In the concourse, such talk was either “jealousy” (Nicole Vitulli, 23, Bronx), “stupid” (George Nackley, 60, Scranton, Pa.) or “ridiculous” (Jerry Epshteyn, 33, Brooklyn).

“No real Yankee fan cares about Derek Jeter’s range,” Epshteyn said. “We don’t come here to watch his range, or his footwork. We come to watch Captain Clutch. Who do you want hitting second on the Yankees? Chase Headley? We’re not here for range.”

“We’re here,” said his friend, Roman Bernstein, “for bottom of the ninth, two outs.”

Bernstein said this in the fifth inning, more than an hour before the bottom of the ninth, one out, with Jeter coming up. He said this not knowing that the last time Jeter stroked a walk-off hit was June 8, 2007, and it was a bases-loaded doinker to second base. He said this because that’s the Jeter he wants to remember, and if it is a perfect image of someone who actively does so little to tarnish it, there is no harm in that.

The moments Jeter gave Bernstein and Epshteyn and Nackley and Vitulli and tens of thousands of others in the Bronx and millions of others everywhere else matter far more than his WAR. “I feel like my youth ends tonight,” Bernstein said. Right by him walked a 47-year-old named Chuck Marrone, who carried his 6-year-old son, Antonio, on his shoulders. It wasn’t just Bernstein’s generation, which grew up watching Jeter, that wanted a final peek. Fathers gave sons the chance to say they once saw him. Chuck wore a No. 2 Jeter jersey. So did Antonio.

“Look what Jeter did for baseball,” Marrone said, and what he did was … well, that’s the thing about Jeter. He stroked 3,000 hits. He did the backhand flip to nab Jeremy Giambi. He dove into the stands. He had these iconic moments, yes, ones that make for wonderful between-innings video clips. Any real transcendence ends there.

Fans projected onto Jeter those archetypal feelings that to this day, even as he’s limped toward the end of his career, symbolize him. “I’m not even a die-hard Yankees fan,” admitted Marrone. “I’m just here for Jeter.”

He was here for the ninth and its afterglow. Pitcher Evan Meek slumping off the mound as the Yankees, 13 games behind Baltimore, celebrated like they’d won a postseason game. The scoreboard flashing Yankees 6, Orioles 5. Jeter hugging Mariano Rivera, Jorge Posada, Andy Pettitte, Bernie Williams, Joe Torre and so many more, the last light of the Yankees dynasty burning out, the last god the Yankees were able to manufacture smote.

He’ll finish his career with three games in Boston as the designated hitter, because he wanted to take with him from Yankee Stadium the snapshot of shortstop in the place he loved most. Perhaps the greatest swan song in baseball history came there, when Ted Williams homered in his final at-bat. Williams refused to acknowledge the crowd, birthing John Updike’s famous line: “Gods do not answer letters.”
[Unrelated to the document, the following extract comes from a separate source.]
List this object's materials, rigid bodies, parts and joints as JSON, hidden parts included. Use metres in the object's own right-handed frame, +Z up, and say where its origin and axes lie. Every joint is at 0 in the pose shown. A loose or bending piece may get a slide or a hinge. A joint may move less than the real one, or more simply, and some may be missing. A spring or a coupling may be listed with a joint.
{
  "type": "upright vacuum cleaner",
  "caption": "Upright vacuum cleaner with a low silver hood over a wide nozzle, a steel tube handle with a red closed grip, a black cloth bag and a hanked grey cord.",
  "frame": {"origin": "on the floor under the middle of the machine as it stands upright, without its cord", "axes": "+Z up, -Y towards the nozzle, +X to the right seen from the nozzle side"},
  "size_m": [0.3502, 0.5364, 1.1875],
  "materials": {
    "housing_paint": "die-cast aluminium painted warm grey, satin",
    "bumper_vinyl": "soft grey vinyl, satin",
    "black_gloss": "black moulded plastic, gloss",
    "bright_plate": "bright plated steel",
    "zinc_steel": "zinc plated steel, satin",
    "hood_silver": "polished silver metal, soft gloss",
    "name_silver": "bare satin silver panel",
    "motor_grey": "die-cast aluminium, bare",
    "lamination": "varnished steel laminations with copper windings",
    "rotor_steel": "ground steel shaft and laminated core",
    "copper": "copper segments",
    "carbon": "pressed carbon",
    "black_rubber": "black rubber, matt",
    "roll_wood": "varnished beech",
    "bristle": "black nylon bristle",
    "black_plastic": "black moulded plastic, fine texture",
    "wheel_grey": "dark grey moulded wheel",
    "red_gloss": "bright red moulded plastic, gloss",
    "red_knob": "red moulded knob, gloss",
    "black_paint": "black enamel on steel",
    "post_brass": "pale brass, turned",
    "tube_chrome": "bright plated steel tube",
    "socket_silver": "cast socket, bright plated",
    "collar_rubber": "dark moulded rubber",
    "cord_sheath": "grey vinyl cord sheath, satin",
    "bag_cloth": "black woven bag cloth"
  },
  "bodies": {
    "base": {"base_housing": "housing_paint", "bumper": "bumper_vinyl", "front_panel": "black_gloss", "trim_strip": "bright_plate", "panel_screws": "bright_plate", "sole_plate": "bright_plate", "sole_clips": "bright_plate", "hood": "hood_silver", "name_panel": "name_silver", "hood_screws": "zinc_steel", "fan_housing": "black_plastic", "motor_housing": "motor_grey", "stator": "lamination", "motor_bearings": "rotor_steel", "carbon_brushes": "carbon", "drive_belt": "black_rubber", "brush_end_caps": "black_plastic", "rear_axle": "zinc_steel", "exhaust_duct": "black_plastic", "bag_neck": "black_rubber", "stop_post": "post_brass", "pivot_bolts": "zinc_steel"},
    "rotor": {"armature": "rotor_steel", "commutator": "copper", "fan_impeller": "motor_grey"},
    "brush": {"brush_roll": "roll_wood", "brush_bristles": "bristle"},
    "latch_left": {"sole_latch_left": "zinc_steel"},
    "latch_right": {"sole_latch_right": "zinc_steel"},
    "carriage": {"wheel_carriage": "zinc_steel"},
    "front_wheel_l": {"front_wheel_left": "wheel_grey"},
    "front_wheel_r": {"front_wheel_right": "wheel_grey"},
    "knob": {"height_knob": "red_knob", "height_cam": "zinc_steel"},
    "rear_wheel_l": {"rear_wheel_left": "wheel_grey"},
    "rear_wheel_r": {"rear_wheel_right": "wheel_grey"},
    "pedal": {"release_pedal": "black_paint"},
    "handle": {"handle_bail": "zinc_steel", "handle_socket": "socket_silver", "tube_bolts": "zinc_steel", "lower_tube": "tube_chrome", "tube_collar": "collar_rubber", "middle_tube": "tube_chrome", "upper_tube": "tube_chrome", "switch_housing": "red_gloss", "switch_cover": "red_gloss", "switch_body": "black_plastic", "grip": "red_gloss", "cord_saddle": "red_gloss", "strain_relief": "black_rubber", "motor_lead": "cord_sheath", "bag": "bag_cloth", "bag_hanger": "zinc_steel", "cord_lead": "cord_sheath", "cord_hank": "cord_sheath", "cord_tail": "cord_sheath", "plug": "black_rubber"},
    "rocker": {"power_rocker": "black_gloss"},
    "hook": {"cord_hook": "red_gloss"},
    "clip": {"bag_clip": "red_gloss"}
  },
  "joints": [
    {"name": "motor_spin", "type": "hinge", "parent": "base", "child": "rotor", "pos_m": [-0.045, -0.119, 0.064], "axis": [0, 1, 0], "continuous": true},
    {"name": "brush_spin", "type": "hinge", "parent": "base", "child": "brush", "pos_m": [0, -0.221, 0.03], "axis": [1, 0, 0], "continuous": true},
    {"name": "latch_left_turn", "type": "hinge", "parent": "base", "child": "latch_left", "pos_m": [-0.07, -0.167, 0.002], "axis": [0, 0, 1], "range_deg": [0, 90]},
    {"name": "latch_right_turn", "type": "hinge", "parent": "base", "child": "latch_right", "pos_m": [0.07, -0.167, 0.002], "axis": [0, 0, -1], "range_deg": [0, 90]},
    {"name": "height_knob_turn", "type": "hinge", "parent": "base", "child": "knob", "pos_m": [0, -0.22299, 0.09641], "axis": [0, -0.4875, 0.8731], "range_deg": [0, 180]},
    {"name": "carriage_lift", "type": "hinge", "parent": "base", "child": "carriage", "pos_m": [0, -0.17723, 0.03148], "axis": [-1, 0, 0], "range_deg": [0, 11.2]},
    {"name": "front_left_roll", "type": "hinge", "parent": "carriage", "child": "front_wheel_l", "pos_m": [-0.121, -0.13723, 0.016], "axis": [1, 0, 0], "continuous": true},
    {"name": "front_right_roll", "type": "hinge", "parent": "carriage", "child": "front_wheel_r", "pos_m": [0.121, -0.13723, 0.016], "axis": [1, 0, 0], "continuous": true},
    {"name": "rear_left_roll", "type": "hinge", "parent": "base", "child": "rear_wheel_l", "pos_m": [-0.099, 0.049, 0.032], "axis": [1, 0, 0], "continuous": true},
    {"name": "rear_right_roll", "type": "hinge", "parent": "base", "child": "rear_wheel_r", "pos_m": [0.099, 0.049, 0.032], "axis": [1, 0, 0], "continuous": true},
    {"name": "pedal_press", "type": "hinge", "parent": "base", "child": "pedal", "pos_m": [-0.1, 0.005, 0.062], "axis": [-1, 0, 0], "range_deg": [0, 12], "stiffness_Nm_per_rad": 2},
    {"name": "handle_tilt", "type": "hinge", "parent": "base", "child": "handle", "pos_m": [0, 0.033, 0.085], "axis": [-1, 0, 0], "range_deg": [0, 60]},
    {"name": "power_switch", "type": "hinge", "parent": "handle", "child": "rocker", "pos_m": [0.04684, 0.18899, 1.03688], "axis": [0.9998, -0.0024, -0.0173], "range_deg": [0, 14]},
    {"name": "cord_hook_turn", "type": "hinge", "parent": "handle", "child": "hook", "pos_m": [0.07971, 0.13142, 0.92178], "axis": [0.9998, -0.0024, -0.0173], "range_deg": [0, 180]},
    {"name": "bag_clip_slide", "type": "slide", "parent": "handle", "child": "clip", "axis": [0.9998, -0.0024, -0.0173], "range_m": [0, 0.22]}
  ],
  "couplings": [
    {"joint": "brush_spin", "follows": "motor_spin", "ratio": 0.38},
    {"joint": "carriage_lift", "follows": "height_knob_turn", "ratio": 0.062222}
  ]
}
Nearly 54 years to the day of Williams’ last game, Derek Jeter took off his cap and stepped over the first-base line. He walked and spun and waved, cut a trail around the basepaths, to second, and then toward shortstop, and back toward first base, pirouetting and moving like a pro. The final syllable of “My Way” strained through the speakers as he walked back over the first-base line. Jeter hugged his mom, then his dad. At the top of the dugout steps, he and Torre embraced. Jeter descended the steps into the tunnel toward the clubhouse. He walked through double doors, high-fived two security guards and disappeared at 10:33 p.m. ET.

For one night, gods did answer letters.